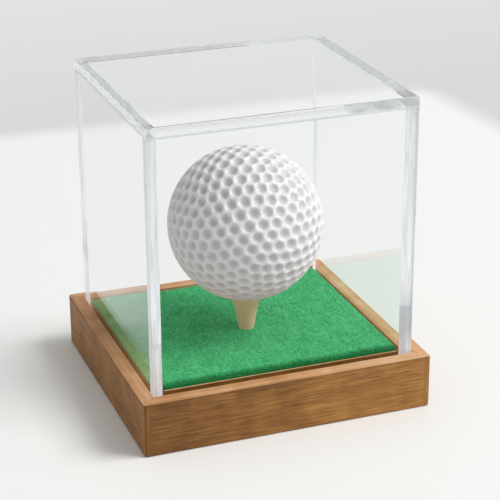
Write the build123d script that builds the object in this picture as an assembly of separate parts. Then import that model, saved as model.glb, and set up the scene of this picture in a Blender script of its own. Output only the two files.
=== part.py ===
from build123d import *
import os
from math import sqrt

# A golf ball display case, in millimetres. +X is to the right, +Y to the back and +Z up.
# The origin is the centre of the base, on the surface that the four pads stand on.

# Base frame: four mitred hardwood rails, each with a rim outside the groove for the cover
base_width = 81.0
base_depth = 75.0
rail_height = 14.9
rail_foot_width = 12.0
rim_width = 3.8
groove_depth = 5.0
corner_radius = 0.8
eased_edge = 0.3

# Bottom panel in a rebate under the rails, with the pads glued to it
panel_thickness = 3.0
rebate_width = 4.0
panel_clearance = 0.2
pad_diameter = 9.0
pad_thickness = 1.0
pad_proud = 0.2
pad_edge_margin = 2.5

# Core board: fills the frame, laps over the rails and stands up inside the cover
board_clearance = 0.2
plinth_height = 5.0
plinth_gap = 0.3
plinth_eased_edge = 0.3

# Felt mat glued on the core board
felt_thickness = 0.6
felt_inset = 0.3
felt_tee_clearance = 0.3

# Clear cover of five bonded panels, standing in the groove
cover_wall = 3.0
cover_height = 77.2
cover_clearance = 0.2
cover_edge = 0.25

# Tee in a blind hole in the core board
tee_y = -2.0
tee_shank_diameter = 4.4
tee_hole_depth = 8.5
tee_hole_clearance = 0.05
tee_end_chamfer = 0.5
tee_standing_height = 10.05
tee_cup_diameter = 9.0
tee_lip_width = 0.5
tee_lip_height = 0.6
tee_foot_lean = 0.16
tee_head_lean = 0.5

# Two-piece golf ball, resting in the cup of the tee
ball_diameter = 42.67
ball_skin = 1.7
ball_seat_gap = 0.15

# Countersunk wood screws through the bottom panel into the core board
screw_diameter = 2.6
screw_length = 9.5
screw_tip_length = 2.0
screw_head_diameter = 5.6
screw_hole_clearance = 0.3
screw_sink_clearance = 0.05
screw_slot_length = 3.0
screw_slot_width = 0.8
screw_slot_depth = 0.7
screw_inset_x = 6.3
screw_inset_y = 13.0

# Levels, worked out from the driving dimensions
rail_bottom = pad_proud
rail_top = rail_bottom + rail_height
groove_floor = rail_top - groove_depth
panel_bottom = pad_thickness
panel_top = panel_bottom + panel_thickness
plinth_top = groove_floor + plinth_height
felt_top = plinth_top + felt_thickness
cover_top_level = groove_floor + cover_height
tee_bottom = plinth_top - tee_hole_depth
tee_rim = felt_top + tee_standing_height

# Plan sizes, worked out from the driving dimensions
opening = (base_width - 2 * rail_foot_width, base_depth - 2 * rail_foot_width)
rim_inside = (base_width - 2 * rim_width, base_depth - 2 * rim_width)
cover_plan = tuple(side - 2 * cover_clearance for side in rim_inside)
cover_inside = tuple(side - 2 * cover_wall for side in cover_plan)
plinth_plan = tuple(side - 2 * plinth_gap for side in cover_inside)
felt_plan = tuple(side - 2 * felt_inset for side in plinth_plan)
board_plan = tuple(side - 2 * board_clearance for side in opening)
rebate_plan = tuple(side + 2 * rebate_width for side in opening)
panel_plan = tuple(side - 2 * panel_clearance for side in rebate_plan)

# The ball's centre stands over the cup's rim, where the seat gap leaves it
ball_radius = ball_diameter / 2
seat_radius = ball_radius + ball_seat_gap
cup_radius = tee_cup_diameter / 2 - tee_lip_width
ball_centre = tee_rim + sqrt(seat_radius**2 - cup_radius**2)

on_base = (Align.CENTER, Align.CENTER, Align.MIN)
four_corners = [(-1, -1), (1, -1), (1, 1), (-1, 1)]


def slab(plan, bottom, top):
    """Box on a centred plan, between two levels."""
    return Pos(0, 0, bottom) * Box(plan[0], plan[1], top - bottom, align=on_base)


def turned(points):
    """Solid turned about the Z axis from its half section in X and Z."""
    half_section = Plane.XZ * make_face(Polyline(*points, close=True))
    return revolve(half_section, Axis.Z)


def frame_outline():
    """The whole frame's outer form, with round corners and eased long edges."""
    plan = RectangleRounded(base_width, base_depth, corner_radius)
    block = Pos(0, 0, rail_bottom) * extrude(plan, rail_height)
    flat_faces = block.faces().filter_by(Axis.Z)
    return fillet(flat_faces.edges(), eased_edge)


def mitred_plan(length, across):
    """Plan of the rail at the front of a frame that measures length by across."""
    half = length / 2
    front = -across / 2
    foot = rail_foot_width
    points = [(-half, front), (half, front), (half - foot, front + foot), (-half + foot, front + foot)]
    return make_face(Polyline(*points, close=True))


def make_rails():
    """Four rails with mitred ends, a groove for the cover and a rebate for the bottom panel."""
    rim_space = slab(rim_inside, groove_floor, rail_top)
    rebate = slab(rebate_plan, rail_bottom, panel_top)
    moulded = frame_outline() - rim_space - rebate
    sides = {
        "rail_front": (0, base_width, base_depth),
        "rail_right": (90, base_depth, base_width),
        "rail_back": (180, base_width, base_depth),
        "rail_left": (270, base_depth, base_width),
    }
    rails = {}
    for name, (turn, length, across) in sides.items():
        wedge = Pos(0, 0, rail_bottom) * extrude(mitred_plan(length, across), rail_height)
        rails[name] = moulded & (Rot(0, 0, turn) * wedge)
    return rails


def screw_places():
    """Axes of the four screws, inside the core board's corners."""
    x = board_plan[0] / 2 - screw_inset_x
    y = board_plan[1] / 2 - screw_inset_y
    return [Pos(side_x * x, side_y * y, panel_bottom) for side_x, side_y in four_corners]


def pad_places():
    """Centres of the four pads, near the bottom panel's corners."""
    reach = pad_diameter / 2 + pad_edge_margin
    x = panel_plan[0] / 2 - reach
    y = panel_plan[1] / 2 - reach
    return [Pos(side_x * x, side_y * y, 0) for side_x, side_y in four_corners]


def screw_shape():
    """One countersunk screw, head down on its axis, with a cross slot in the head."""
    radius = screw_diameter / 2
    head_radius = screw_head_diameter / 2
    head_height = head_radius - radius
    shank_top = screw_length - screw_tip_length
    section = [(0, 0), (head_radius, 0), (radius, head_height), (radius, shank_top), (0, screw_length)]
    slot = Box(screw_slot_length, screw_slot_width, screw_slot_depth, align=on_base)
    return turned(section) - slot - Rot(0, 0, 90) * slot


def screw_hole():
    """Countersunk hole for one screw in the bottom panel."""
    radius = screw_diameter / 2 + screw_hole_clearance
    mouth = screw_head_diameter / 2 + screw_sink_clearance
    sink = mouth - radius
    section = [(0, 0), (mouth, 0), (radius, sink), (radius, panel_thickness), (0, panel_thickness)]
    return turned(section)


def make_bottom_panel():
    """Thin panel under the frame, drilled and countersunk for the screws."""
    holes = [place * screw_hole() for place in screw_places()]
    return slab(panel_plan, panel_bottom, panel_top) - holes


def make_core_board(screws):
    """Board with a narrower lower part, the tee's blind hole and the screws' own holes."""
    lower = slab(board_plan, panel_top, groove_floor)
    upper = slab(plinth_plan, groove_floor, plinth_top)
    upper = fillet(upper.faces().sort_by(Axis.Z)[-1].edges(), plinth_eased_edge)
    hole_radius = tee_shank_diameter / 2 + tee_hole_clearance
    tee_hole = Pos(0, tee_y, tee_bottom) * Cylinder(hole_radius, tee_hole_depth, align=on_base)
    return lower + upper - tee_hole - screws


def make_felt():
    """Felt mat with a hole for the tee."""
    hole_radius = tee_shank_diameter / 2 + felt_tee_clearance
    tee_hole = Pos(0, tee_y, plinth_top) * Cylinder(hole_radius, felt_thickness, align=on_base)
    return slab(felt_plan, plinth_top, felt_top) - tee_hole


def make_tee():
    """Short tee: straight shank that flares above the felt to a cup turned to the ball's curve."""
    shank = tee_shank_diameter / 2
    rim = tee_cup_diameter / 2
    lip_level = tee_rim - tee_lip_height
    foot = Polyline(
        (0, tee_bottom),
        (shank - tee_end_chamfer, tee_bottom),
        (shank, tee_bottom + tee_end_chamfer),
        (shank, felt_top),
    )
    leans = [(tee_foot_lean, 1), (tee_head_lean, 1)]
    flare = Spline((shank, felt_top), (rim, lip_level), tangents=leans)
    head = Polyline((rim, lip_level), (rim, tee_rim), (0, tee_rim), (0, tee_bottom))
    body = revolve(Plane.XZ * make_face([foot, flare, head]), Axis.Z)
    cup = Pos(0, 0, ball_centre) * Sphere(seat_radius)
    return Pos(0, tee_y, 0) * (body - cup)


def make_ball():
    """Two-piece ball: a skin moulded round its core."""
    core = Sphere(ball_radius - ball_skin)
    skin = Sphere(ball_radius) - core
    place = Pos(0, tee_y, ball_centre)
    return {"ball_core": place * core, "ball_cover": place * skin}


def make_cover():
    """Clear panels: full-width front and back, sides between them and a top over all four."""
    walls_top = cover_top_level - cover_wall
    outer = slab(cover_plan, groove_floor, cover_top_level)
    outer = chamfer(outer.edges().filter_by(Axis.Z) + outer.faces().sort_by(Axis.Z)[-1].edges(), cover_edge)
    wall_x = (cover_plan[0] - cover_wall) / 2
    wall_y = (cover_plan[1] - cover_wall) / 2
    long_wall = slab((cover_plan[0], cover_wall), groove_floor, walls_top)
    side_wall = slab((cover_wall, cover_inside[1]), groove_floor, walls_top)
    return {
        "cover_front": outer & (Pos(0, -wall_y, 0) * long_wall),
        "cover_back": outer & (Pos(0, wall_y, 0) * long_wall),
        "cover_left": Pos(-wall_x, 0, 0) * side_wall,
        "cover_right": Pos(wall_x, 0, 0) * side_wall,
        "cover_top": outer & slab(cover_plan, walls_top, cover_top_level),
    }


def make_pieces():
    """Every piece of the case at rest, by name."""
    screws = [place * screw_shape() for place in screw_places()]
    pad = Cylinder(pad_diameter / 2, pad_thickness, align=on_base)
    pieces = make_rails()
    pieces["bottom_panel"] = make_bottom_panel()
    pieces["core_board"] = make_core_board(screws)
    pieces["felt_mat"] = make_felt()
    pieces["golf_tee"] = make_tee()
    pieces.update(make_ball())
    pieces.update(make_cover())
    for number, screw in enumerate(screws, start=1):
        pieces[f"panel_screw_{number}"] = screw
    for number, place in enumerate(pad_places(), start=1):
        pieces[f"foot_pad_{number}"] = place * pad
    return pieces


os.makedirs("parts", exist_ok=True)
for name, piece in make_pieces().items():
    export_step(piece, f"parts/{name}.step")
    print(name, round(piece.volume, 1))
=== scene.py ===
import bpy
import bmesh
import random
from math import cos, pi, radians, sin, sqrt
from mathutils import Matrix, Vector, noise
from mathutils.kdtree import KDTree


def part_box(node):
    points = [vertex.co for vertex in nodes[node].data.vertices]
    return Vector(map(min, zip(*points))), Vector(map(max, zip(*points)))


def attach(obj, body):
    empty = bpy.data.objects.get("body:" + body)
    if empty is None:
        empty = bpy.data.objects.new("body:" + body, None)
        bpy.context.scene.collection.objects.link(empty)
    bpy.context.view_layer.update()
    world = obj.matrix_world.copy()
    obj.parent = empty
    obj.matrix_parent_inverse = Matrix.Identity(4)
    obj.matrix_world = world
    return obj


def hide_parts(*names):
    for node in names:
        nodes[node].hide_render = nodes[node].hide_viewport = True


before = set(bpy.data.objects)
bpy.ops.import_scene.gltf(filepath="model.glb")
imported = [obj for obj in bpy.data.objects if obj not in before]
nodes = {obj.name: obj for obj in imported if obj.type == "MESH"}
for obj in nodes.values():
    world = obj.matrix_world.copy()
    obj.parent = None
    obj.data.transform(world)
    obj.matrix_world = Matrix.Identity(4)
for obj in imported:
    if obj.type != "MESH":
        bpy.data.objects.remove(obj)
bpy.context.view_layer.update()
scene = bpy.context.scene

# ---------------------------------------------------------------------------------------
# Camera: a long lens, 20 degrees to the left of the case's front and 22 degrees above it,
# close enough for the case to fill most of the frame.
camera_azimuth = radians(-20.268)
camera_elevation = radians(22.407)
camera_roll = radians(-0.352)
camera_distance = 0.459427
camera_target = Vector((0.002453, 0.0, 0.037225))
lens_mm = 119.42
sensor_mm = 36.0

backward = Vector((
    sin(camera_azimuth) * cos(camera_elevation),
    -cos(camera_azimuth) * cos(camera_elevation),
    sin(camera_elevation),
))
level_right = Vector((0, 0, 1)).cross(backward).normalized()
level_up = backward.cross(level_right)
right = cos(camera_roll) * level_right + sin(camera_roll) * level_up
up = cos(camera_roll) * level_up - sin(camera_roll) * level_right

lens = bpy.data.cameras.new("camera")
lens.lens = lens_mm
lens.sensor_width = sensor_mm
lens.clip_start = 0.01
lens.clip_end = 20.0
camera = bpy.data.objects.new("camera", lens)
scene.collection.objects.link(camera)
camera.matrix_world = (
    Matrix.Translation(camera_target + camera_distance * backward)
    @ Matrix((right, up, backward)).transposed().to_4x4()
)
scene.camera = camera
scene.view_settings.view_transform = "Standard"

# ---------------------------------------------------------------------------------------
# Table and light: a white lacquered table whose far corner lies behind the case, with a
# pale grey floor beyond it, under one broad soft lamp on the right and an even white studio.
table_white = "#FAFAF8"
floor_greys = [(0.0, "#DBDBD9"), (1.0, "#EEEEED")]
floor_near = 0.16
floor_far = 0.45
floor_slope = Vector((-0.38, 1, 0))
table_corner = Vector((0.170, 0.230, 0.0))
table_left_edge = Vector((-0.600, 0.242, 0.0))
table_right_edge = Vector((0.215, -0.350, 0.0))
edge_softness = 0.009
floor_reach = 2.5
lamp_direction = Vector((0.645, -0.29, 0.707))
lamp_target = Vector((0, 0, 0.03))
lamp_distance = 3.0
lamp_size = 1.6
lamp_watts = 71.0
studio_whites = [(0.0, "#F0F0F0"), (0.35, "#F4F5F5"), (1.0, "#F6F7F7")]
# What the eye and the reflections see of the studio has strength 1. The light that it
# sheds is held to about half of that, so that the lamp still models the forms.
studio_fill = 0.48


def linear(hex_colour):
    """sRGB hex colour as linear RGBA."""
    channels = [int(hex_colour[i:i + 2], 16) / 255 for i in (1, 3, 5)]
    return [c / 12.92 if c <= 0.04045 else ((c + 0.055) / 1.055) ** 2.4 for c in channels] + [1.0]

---

With the first line being the one containing "for name, piece" and the last line the one containing "if empty is", transcribe exactly the lines above that fall in that range.

• [The solution]
for name, piece in make_pieces().items():
    export_step(piece, f"parts/{name}.step")
    print(name, round(piece.volume, 1))
=== scene.py ===
import bpy
import bmesh
import random
from math import cos, pi, radians, sin, sqrt
from mathutils import Matrix, Vector, noise
from mathutils.kdtree import KDTree


def part_box(node):
    points = [vertex.co for vertex in nodes[node].data.vertices]
    return Vector(map(min, zip(*points))), Vector(map(max, zip(*points)))


def attach(obj, body):
    empty = bpy.data.objects.get("body:" + body)
    if empty is None:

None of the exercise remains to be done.